One way of getting permanent residency in Portugal is the Golden Visa Program. This can be acquired by investing in real estate worth at least 500,000 euros and passing a basic Portuguese language exam. The amount may be even less if we buy in some more rural parts of the country. This would be my residence in the country, and would also reduce my overall expenses as the need for rent would be eleminated. Additionally, after 5 years, I would be able to apply for citizenship, potentially allowing me access to the public health care system.
The other way to do this would be to get a 90 day visa on demand when entering the country. This would involve leaving the Schengen Area every 90 days for a time to reestablish the visa coming back in. One possible way to do this could be visiting relatives back in the US, or a quick jaunt over to the UK or Ireland. If I am retired, I would have more time for those types of trips, and by living in Portugal, I would be better able to afford them.

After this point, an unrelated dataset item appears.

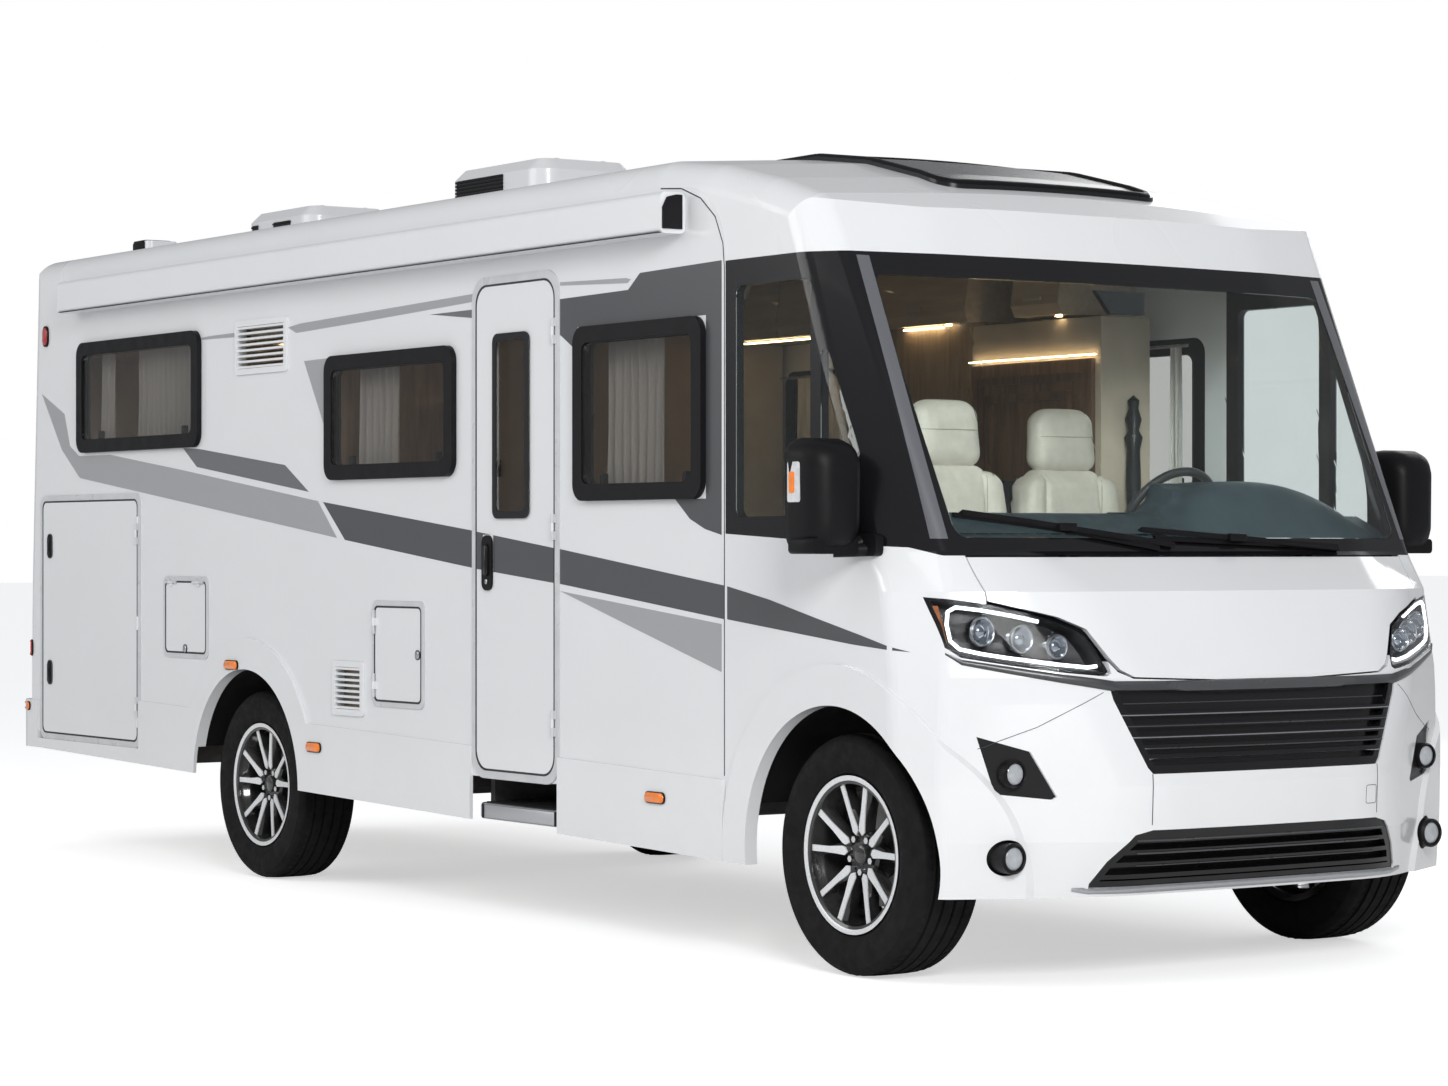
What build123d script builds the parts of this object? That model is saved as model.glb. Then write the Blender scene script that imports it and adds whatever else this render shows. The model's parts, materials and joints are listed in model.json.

If there is one word to describe February in Seattle, it’s wet. Pretty much constant rain from Mid October up until the July 4th weekend. It doesn’t rain that much in terms of quantity, but more just a constant drizzle or mist with occasional heavy patches of rain. If I were back in my midwestern hometown, I would right now be trying to dig myself out of a foot of snow in 14 degree Fahrenheit weather.
Lisbon, however, right now is a rather pleasant 54 degrees and clear. Much more pleasant.
I still have another up to 9 years until I need to pull the trigger on retirement, perhaps a bit less if the financial numbers work in my favor. Between then and now, I need to spend more time in the country, immerse myself more in the language and culture of Portugal.
One thought I have is to take a 6 week sabbatical to go out and explore the country using Airbnb’s. This would let me explore the country outside of Lisbon as well, and could help me decide on a location in the country where I want to end up. Once I’ve done that, it might be time to look at the real estate market and potentially buy something.